Request: Quote only the lines from the top of the listing below down to and including the line with "from the level.".

Dataset excerpt:
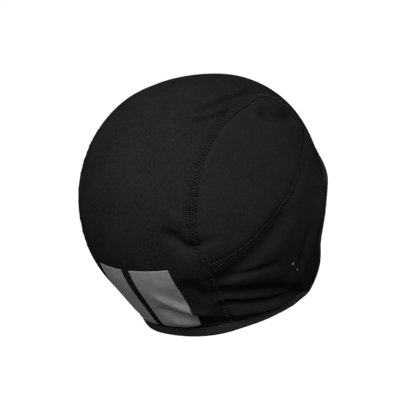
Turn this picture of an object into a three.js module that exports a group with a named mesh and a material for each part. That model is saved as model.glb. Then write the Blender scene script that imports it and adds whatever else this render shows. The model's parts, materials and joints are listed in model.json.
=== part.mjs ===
// A close-fitting skull cap, cut from black stretch jersey and joined with flatlock seams.
// It stands filled out as on a head: +Z up, the wearer facing -Y, the wearer's right at -X.
// The origin is the point inside the crown where the top of the head carries the cap.
// Places on the cap are angles seen from the middle of the head, in degrees: bearing goes
// round from the back towards the wearer's right, and rise goes up from the level.

import * as THREE from 'three';

// Sizes in millimetres
const crownRise = 98; // middle of the head to the crown's outer face
const cloth = 1.4; // thickness of the jersey
const gap = 0.3; // between neighbouring pieces
const hemWidth = 8.5; // turned and topstitched edge
const hemProud = 0.5; // how far the hem stands beyond each face of the jersey
const hemRound = 1.2; // rounding of the hem's fold
const seamWidth = 4.4; // flatlock band
const seamThick = 0.7;
const seamLift = 0.4; // from the jersey to the underside of a flatlock band
const hemClear = 2.2; // from the hem to the end of a flatlock band, along the seam
const barThick = 0.6; // reflective bar with its film
const barLift = 0.5;
const rimDrop = 71.2; // middle of the head down to the rim at the nape and ears
const browHeight = 10; // rim above the middle of the head, at the middle of the forehead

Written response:
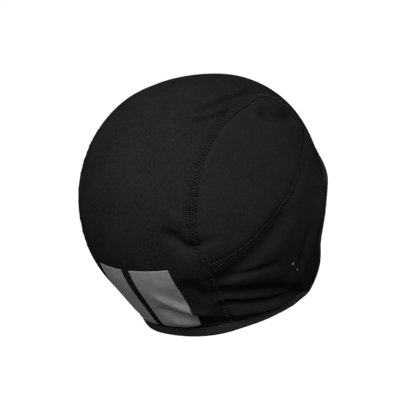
Turn this picture of an object into a three.js module that exports a group with a named mesh and a material for each part. That model is saved as model.glb. Then write the Blender scene script that imports it and adds whatever else this render shows. The model's parts, materials and joints are listed in model.json.
=== part.mjs ===
// A close-fitting skull cap, cut from black stretch jersey and joined with flatlock seams.
// It stands filled out as on a head: +Z up, the wearer facing -Y, the wearer's right at -X.
// The origin is the point inside the crown where the top of the head carries the cap.
// Places on the cap are angles seen from the middle of the head, in degrees: bearing goes
// round from the back towards the wearer's right, and rise goes up from the level.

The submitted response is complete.